全体として、自分の時間が増え、働き方改革の追い風になっています。夫婦それぞれが在宅勤務の場合、育休を取らずとも、時間をずらして仕事と家事を分担しているようです。
今後の展望
2018年の統合以降、スピード感を持って様々な偏見の払拭、意識改革に取り組んできました。しかし、約1万6千人の社員を抱える中で、まだまだ意識改革の浸透が不十分な職場があることも事実です。「パパエプロン」のような職場全体の意識改革に繋がる取組に該当する社員が全ての職場にいるわけではないので、どのようにして効果的なメッセージを届けるのかが今後の課題です。他社の取組でも良いものはどんどん取り入れ、迅速に対応していきます。

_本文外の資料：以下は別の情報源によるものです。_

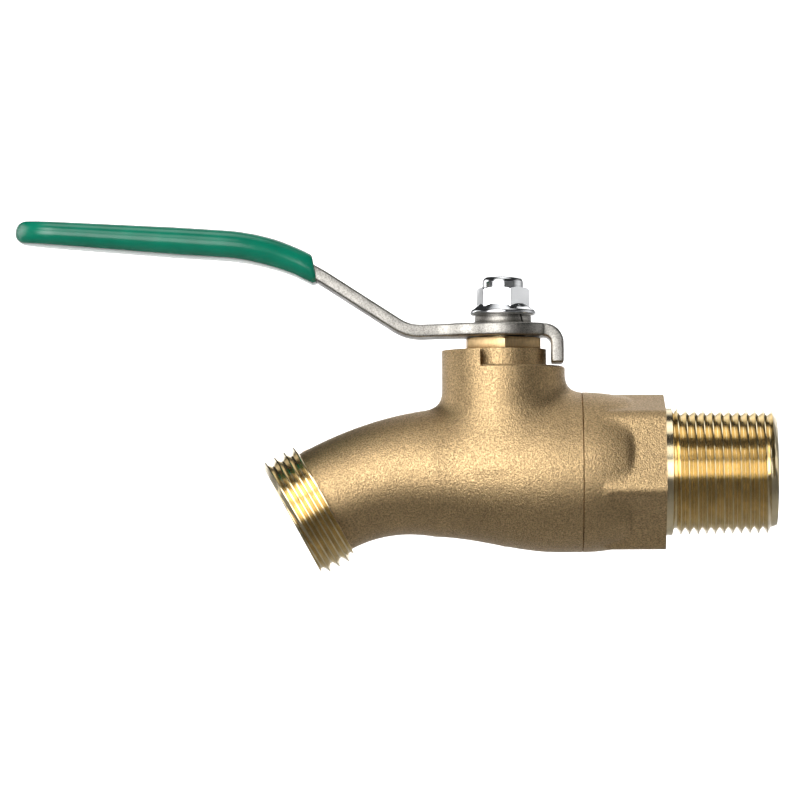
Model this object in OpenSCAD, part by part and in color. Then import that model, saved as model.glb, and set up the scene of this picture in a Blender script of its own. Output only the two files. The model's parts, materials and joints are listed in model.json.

当社のミッションは「すべての人にハッピーなひとときをお届けし、価値を創造する」ことですから、お客さまだけでなく自分たちもハッピーであるべきです。育休の時だけでなく、日ごろから子育てができるように、会社として制度設計・時間創出に取り組んでいきたいと考えています。その結果、男性の育児参画・家事参画に寄与できればと思います。経営側が方針を明確に打ち出し、どれだけ強力に推進するか、今後ますます本気度が試されます。当社は、すべての社員がハッピーとなるよう施策を検討し続け、全方位的に推進していきます。